The BWSL project is a part of the Western Freeway Sea Project, which, in turn, is a part of a larger proposal to upgrade the road transportation network of greater Mumbai. In the first phase it will connect Bandra to Worli whereas in the subsequent phases the plans are to take it further to Haji Ali and then to Nariman Point. It is a connecting bridge linking the city of Mumbai with its western suburbs and has the potential to bring about permanent and far reaching changes in the travel patterns of the area. The Bandra-Worli Sea Link is primarily meant to provide an alternative to the Mahim Causeway route that is presently the only connection between South Mumbai and the Western and Central suburbs. The project starts from the interchange at Mahim intersection, i.e. intersection of Western Express Highway and Swami Vivekanand Road at the Bandra end, and connects it to Khan Abdul Gaffar Khan Road at the Worli end. The project has been commissioned to offer a quicker alternative to the north-south traffic that presently amounts to approximately 125,000 cars a day. The project has been commissioned by the Maharashtra State Road Development Corporation Ltd (MSRDC) and the Maharashtra Government and is being built by HCC (Hindustan Construction Company). As a builder of landmark infrastructure projects around the country, HCC has handled numerous challenges both in terms of location and technology. The BWSL project offered HCC an opportunity to accomplish one more feat: to construct an eight-lane freeway over the open sea for the first time in India. Highlights in brief • India’s first bridge to be constructed in open-sea conditions
• 4.7 km, twin, 4-lane independent carriageway bridge across the open sea
• 16-lane toll plaza with 20-m wide promenade together with state-of-the-art traffic monitoring, surveillance, information and control systems
• 2342 pre-cast segments for total bridge with varied width
• 40,000 MT of reinforcement, 23,0000 cum of concrete, 5,400 MT of Post tensioning strands and bars used
• Osterberg cell technology used for the first time in India to check pile strength (for up to 9600 MT).

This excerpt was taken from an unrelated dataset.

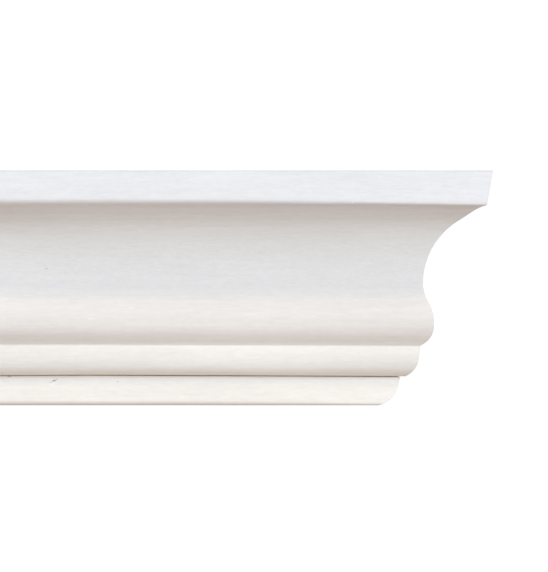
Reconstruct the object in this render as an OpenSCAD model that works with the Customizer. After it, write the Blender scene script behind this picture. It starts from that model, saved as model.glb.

• Engagement of Asian Hercules, one of the largest floating shear leg crane in the world for shifting 1,260 MT launching truss from Bandra end to Worli end of the main cable stay bridge
• Largest span for cable-stayed bridge in India
• Up to 25-m high pier in open sea, giving ample headroom to marine traffic
• Use of Polytron Disc in bearings on piers for the first time in India
The entire project was originally conceived as one large project comprising, different components, but in order to accelerate the overall construction schedule, the project has been divided into five construction packages :- Package I: Construction of flyover over Love Grove junction at Worli Package II: Construction of cloverleaf interchange at Mahim intersection Package III: Construction of solid approach road from the Mahim intersection up to the
start of the Toll Plaza on the Bandra side and a public promenade Package IV: Construction of Cable-Stayed Bridges together with viaduct approaches
extending from Worli up to the Toll Plaza at Bandra end, Intelligent Bridge
System (IBS). Package V: Improvement to Khan Abdul Gaffar Khan Road Package IV is the largest and main phase of Bandra-Worli Sea Link Project.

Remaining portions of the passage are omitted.